Taiwan, U.S. discuss getting better access for island at WHO
Taiwan's lack of WHO membership during epidemic causes anger
China denounces Taiwan's 'political manipulation'
TAIPEI/BEIJING, April 3 (Reuters) - Taiwan and the United States this week discussed how to get "closer coordination" between the island and the World Health Organization (WHO) during the coronavirus outbreak, drawing a rebuke from China for "political manipulation" of the epidemic.
Taiwan's is excluded from the WHO due to diplomatic pressure from China, which considers it merely a wayward province with no right to the trappings of state. nL4N2BN2TH]

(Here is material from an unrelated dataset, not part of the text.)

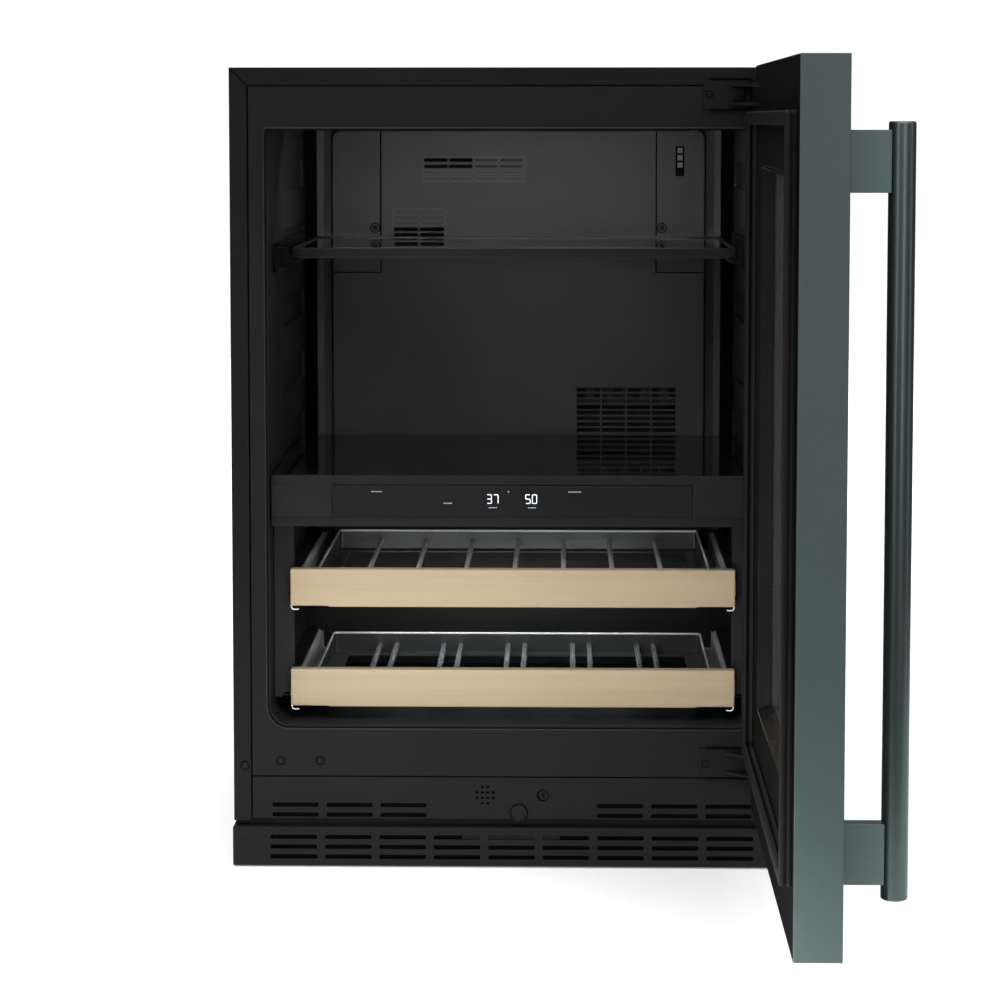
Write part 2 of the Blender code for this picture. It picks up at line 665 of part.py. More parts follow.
def glass_shelf(cabinet):
    for name, sign in (("left", -1), ("right", 1)):
        plate = mirrored(sign, (0.2604, 0.076, 0.6440), (IN_X - GAP, 0.460, 0.6760))
        ledge = mirrored(sign, (0.2380, 0.076, 0.6540), (0.2610, 0.460, 0.6574))
        hook = mirrored(sign, (0.2480, 0.072, 0.6480), (0.2630, 0.088, 0.6720))
        make(f"shelf_bracket_{name}", plate, "black_plastic", cabinet, joins=[ledge, hook])
    slide = empty("shelf_axis", (0, SHELF_Y[0], SHELF_Z[0]), cabinet)
    whole = block((-SHELF_X, SHELF_Y[0], SHELF_Z[0]), (SHELF_X, SHELF_Y[1], SHELF_Z[1]))
    rim, seat = SHELF_X - 0.005, 0.6628
    pane_space = block((-rim, SHELF_Y[0] + 0.0048, seat), (rim, SHELF_Y[1] - 0.0048, 0.680))
    light = block((-rim + 0.008, 0.126, 0.650), (rim - 0.008, 0.432, 0.680))
    make("shelf_frame", whole, "grey_plastic", slide, cuts=[[pane_space], [light]])
    pane = block(
        (-rim + GAP, SHELF_Y[0] + 0.0048 + GAP, seat + GAP), (rim - GAP, SHELF_Y[1] - 0.0048 - GAP, 0.6682)
    )
    make("shelf_glass", pane, "glass", slide)


# Racks. The three rail members nest: fixed channel, middle channel, and the tray's own rail.


def channel(sign, section, z, y_lo, y_hi):
    """A C section open towards the middle of the cabinet: its web and its two flanges."""
    tip, web, back, bottom, top = section
    web_part = mirrored(sign, (web, y_lo, z + bottom), (back, y_hi, z + top))
    flanges = [
        mirrored(sign, (tip, y_lo, low), (web + 0.0002, y_hi, low + SHEET))
        for low in (z + bottom, z + top - SHEET)
    ]
    return web_part, flanges


def rack_support(name, sign, cabinet):
    """The side plate that carries both racks' fixed channels, with a notched front upright."""
    back = FIXED_CHANNEL[2]
    plate = mirrored(sign, (0.2550, UPRIGHT_Y[0], 0.1750), (0.2632, 0.3915, 0.3710))
    upright = mirrored(sign, (0.2410, UPRIGHT_Y[0], 0.1800), (back, UPRIGHT_Y[1], 0.3710))
    notches, joins = [], [upright]
    for size in RACKS.values():
        z = size["z"]
        web, flanges = channel(sign, FIXED_CHANNEL, z, UPRIGHT_Y[1] + 0.0010, size["channel"])
        joins += [web] + flanges
        notches.append(
            mirrored(sign, (0.2300, 0.0500, z + 0.0060), (0.2466, UPRIGHT_Y[1] + 0.0005, z + 0.0330))
        )
    make(f"rack_support_{name}", plate, "black_steel", cabinet, joins=joins, cuts=[notches])


def rack(name, cabinet):
    size = RACKS[name]
    z = size["z"]
    pull = empty(f"{name}_rack_axis", (0, FRONT_Y[0], z), cabinet)
    front = block((-FRONT_X, FRONT_Y[0], z), (FRONT_X, FRONT_Y[1], z + FRONT_HEIGHT))
    end = 0.042  # the lower edge is cut back by a little over each end
    scallops = [
        mirrored(sign, (FRONT_X - end, 0.030, z - PAST), (FRONT_X + PAST, 0.070, z + 0.0012))
        for sign in (-1, 1)
    ]
    make(f"{name}_rack_front", front, "wood", pull, cuts=[scallops], bevel=0.0006)
    rack_tray(name, z, size, pull)
    half_way = empty(f"{name}_slide_axis", (0, FRONT_Y[0], z), cabinet)
    for side, sign in (("left", -1), ("right", 1)):
        web, flanges = channel(sign, MIDDLE_CHANNEL, z, 0.0625, size["channel"] - 0.010)
        make(f"{name}_slide_{side}", web, "bare_steel", half_way, joins=flanges)


def tray_rail(sign, z, y_hi):
    """A tray's side: a ledge out from its rim, a wall up, and the rail that runs in the channels."""
    y_lo, bottom = 0.0640, z + 0.0050
    return [
        mirrored(sign, (TRAY_X - 0.0005, y_lo, bottom), (0.2365, y_hi, bottom + SHEET)),
        mirrored(sign, (0.2350, y_lo, bottom), (0.2365, y_hi, z + 0.0265)),
        mirrored(sign, (0.2360, y_lo, z + 0.0124), (0.2436, y_hi, z + 0.0266)),
    ]


def tray_bars(name, z, rear):
    """Round bars on the upper tray, and pairs of flat ones on the lower."""
    y_lo, y_hi = TRAY_Y + 0.0008, rear + 0.0008
    if name == "upper":
        return [rod((x, y_lo, z + 0.0160), (x, y_hi, z + 0.0160), 0.0030, 8) for x in UPPER_BARS]
    return [
        block((x - 0.003, y_lo, z + 0.0120), (x + 0.003, y_hi, z + 0.0180)) for x in LOWER_BARS
    ]


def rack_tray(name, z, size, parent):
    """A folded steel rim, open below, with bars for the bottles and a rail along each side."""
    rear = size["rear"]
    bottom, top = z + 0.0050, z + 0.0310
    whole = block((-TRAY_X, TRAY_Y, bottom), (TRAY_X, rear + SHEET, top))
    inside = block(
        (-TRAY_X + SHEET, TRAY_Y + SHEET, bottom + SHEET), (TRAY_X - SHEET, rear, top + PAST)
    )
    lip = 0.016 if name == "upper" else 0.020
    floor_hole = block(
        (-TRAY_X + lip, TRAY_Y + lip, bottom - PAST), (TRAY_X - lip, rear - lip, top + PAST)
    )
    tray = make(f"{name}_rack_tray", whole, "bare_steel", parent, cuts=[[inside], [floor_hole]])
    sides = tray_rail(-1, z, size["rail"]) + tray_rail(1, z, size["rail"])
    for number, shape in enumerate(sides + tray_bars(name, z, rear)):
        carve(tray, f"{name}_rack_tray_join_{number}", "UNION", [shape], parent)


# Door


def hinge_pocket_cuts(grow=0.0):
    return [
        block((0.235 - grow, -0.0504 - grow, lo - grow), (DOOR_X[1] + PAST, PAST, hi + grow))
        for lo, hi in HINGE_POCKETS.values()
    ]


def door_panels(door):
    (x_lo, x_hi), (y_lo, y_hi), (z_lo, z_hi) = DOOR_X, DOOR_Y, DOOR_Z
    inset = SHEET + GAP
    whole = block((x_lo, y_lo, z_lo), (x_hi, y_hi, z_hi))
    inside = block((x_lo + SHEET, y_lo + SHEET, z_lo + SHEET), (x_hi - SHEET, PAST, z_hi - SHEET))
    window = block((-WINDOW_X, y_lo - PAST, WINDOW_Z[0]), (WINDOW_X, y_lo + PAST, WINDOW_Z[1]))
    make("door_skin", whole, "green_metal", door, cuts=[[inside], [window], hinge_pocket_cuts()])

    core = block((x_lo + inset, y_lo + inset, z_lo + inset), (x_hi - inset, -0.0145, z_hi - inset))
    glazing = block((-PANE_X - GAP, -0.070, PANE_Z[0] - GAP), (PANE_X + GAP, PAST, PANE_Z[1] + GAP))
    make("door_core", core, "foam", door, cuts=[[glazing], hinge_pocket_cuts()])

    plate = block((x_lo + inset, -0.0141, z_lo + inset), (x_hi - inset, y_hi, z_hi - inset))
    rim = 0.003
    collar = block(
        (-WINDOW_X - rim, -0.0256, WINDOW_Z[0] - rim), (WINDOW_X + rim, -0.0130, WINDOW_Z[1] + rim)
    )
    sight = block((-WINDOW_X, -0.040, WINDOW_Z[0]), (WINDOW_X, PAST, WINDOW_Z[1]))
    make("door_liner", plate, "black_plastic", door, joins=[collar], cuts=[[sight], hinge_pocket_cuts()])


def door_glazing(door):
    (x_lo, x_hi), (z_lo, z_hi) = (-PANE_X, PANE_X), PANE_Z
    for name, (y_lo, y_hi) in PANE_Y.items():
        make(f"window_{name}_glass", block((x_lo, y_lo, z_lo), (x_hi, y_hi, z_hi)), "glass", door)
    ring = block((x_lo, PANE_Y["outer"][1] + GAP, z_lo), (x_hi, PANE_Y["inner"][0] - GAP, z_hi))
    width = 0.009
    hole = block((x_lo + width, -0.060, z_lo + width), (x_hi - width, 0, z_hi - width))
    make("window_spacer", ring, "black_plastic", door, cuts=[[hole]])


def door_gasket(door):
    (in_z, out_z), (in_x, out_x) = GASKET_Z, GASKET_X
    ring = block((-out_x, DOOR_Y[1] + GAP, out_z[0]), (out_x, -GAP, out_z[1]))
    hole = block((-in_x, -0.030, in_z[0]), (in_x, PAST, in_z[1]))
    make("door_gasket", ring, "rubber", door, cuts=[[hole]])


def handle(door):
    line = bpy.data.curves.new("handle_bar", "CURVE")
    line.dimensions = "3D"
    line.bevel_depth = BAR_R
    line.bevel_resolution = 5
    line.use_fill_caps = True
    spline = line.splines.new("POLY")
    spline.points.add(1)
    for point, z in zip(spline.points, BAR_Z):
        point.co = (0, 0, z, 1)
    bar = bpy.data.objects.new("handle_bar", line)
    bar.location = Vector((BAR_X, BAR_Y, 0)) - HINGE
    bar.parent = door
    line.materials.append(material("green_metal"))
    PARTS.objects.link(bar)
    half_x, half_z = POST_HALF
    for name, z in POST_Z.items():
        post = block(
            (BAR_X - half_x, BAR_Y + 0.006, z - half_z), (BAR_X + half_x, DOOR_Y[0] - GAP, z + half_z)
        )
        reach = half_z + PAST
        saddle = rod((BAR_X, BAR_Y, z - reach), (BAR_X, BAR_Y, z + reach), BAR_R + 0.0006, 24)
        make(f"handle_post_{name}", post, "green_metal", door, cuts=[[saddle]])


def ear(z_lo, z_hi):
    """One arm of a hinge bracket: a flat outline from the cabinet's face round the pin."""
    reach = 0.0085
    points = [(0.226, -GAP), (0.254, -GAP)]
    points += [
        (HINGE.x + reach * math.cos(math.radians(a)), HINGE.y + reach * math.sin(math.radians(a)))
        for a in range(35, -146, -30)
    ]

    def add(bm):
        flat = bpy.data.curves.new("ear", "CURVE")
        flat.dimensions = "2D"
        flat.fill_mode = "BOTH"
        flat.extrude = (z_hi - z_lo) / 2
        spline = flat.splines.new("POLY")
        spline.points.add(len(points) - 1)
        for point, (x, y) in zip(spline.points, points):
            point.co = (x, y, 0, 1)
        spline.use_cyclic_u = True
        holder = bpy.data.objects.new("ear", flat)
        mesh = bpy.data.meshes.new_from_object(holder)
        mesh.transform(Matrix.Translation((0, 0, (z_lo + z_hi) / 2)))
        bm.from_mesh(mesh)
        bmesh.ops.remove_doubles(bm, verts=bm.verts, dist=0.00001)
        bmesh.ops.recalc_face_normals(bm, faces=bm.faces)
        bpy.data.objects.remove(holder)

    return add


def hinge(name, cabinet, door):
    z_lo, z_hi = HINGE_POCKETS[name][0] + 0.0005, HINGE_POCKETS[name][1] - 0.0005
    plate = block((0.204, -0.0034, z_lo), (0.254, -GAP, z_hi))
    arm = 0.003
    lower, upper = z_lo + 0.0035, z_hi - 0.0035 - arm
    pin = rod((HINGE.x, HINGE.y, lower - 0.0015), (HINGE.x, HINGE.y, upper + arm + 0.0015), HINGE_PIN_R)
    arms = [ear(lower, lower + arm), ear(upper, upper + arm), pin]
    make(f"hinge_bracket_{name}", plate, "black_steel", cabinet, joins=arms)
    leaf_z = (lower + arm + GAP, upper - GAP)
    sleeve = rod((HINGE.x, HINGE.y, leaf_z[0]), (HINGE.x, HINGE.y, leaf_z[1]), 0.0082)
    inset = GAP / 2
    tongue = block(
        (HINGE.x - 0.0080, -0.0500, leaf_z[0] + inset), (HINGE.x + 0.0080, HINGE.y, leaf_z[1] - inset)
    )
    bore = rod((HINGE.x, HINGE.y, z_lo), (HINGE.x, HINGE.y, z_hi), HINGE_PIN_R + GAP)
    make(f"hinge_leaf_{name}", sleeve, "bare_steel", door, joins=[tongue], cuts=[[bore]])


def build():
    open_x = HINGE.x + HINGE.y - BAR_Y + BAR_R  # the handle's outer side, with the door open
    open_y = HINGE.y - HINGE.x + DOOR_X[0]  # the door's free edge
    cabinet = empty("cabinet", (0, 0, 0))
    cabinet.location = ((TOE_X - open_x) / 2, -(open_y + DEPTH) / 2, 0)
    outer_wrapper(cabinet)
    rear_panels(cabinet)
    base_pan(cabinet)
    inner_liner(cabinet)
    foam_insulation(cabinet)
    front_frame(cabinet)
    lower_panel(cabinet)
    toe_grille(cabinet)
    for side, sign in (("left", -1), ("right", 1)):
        for end, y in (("front", LEG_Y[0]), ("rear", LEG_Y[1])):
            leg(f"leg_{end}_{side}", sign * LEG_X, y, cabinet)
        rack_support(side, sign, cabinet)
    rear_cover(cabinet)
    evaporator_group(cabinet)
    compressor(cabinet)
    condenser(cabinet)
    cooling_fan(cabinet)
    base_boxes(cabinet)
    divider(cabinet)
    glass_shelf(cabinet)
    for name in RACKS:
        rack(name, cabinet)
    door = empty("door_axis", HINGE, cabinet, turn=math.pi / 2)
    door_panels(door)
    door_glazing(door)
    door_gasket(door)
    handle(door)
    for name in HINGE_POCKETS:
        hinge(name, cabinet, door)


clear_scene()
PARTS = new_collection("wine_cooler")
CUTTERS = new_collection("cutters", helper=True)
build()
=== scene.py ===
"""The looks of the undercounter wine cooler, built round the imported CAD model.

The script gives the model's parts their materials, replaces the plain panels with rounded and
detailed ones, adds screws, seals, trims, rods and the display, and sets up the floor, lights and
camera.

Two drawing frames are used, both in metres. The cabinet frame has x = 0 at the cabinet's centre,
y = 0 on its front plane with +Y going in, and z = 0 on the floor. The door frame is the same frame
with the door drawn shut, and DOOR turns it to where the open door stands.
"""

import fnmatch
import math

import bmesh
import bpy
from mathutils import Matrix, Vector
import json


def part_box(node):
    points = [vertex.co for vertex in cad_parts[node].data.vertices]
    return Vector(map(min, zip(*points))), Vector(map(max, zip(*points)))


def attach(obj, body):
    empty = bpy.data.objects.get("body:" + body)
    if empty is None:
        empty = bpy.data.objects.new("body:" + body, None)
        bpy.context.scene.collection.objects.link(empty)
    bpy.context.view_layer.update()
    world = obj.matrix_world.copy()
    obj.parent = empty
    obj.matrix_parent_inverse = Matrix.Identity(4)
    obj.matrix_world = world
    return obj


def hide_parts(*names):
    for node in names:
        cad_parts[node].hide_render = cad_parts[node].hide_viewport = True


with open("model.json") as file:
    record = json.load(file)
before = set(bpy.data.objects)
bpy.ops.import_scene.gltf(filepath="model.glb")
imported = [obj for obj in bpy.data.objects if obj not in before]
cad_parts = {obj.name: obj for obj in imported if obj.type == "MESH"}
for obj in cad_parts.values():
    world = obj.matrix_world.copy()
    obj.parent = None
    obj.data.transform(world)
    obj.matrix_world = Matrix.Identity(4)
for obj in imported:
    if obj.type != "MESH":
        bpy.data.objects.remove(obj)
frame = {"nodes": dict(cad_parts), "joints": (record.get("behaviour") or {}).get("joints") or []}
NODES = frame["nodes"]
SCENE = bpy.context.scene
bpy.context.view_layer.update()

# Frames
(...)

Its omission has become a major source of anger for the Taiwan, which says it has been unable to get first hand information from the WHO, putting lives on the island in danger for the sake of politics. Both the WHO and China say Taiwan has been given the help it needs.
The U.S. State Department said on Thursday senior officials from the United States and Taiwan on Tuesday held a "virtual forum on expanding Taiwan's participation on the global stage", with particular focus on the WHO and how to share Taiwan's successful model of fighting the coronavirus.
"Participants also discussed ongoing efforts to reinstate Taiwan's observer status at the World Health Assembly, as well as other avenues for closer coordination between Taiwan and the World Health Organization," it said.
The World Health Assembly is the WHO's decision-making body.
Taiwan attended it as an observer from 2009-2016 when Taipei-Beijing relations warmed, but China blocked further participation after the election of Taiwan President Tsai Ing-wen, who China views as a separatist, charges she denies.
Taiwan's Foreign Ministry expressed thanks to the United States on Friday for its "continued taking of concrete actions to support Taiwan's participation in the WHO and other international organisations".
In Beijing, Chinese Foreign Ministry spokeswoman Hua Chunying said the United States and Taiwan were both well aware that members of the WHO must be sovereign states, and accused Taiwan of seeking political capital from the outbreak.
"We hope they will not attempt to use this epidemic to engage in political manipulation," she told a daily news briefing.
U.S. President Donald Trump signed a new law last month requiring increased support for Taiwan's international role. China threatened unspecified retaliation in response.
Like most countries the United States has only unofficial ties with the island, but is its strongest backer on the world stage.
Taiwan has been far more successful than many of its neighbours keeping the virus in check thanks to early and stringent steps to control its spread. It has reported 348 cases and five deaths to date.
In its latest measure, Health Minister Chen Shih-chung said on Friday people who don't wear face masks on public transport would face fines of up to T$15,000 (nearly $500).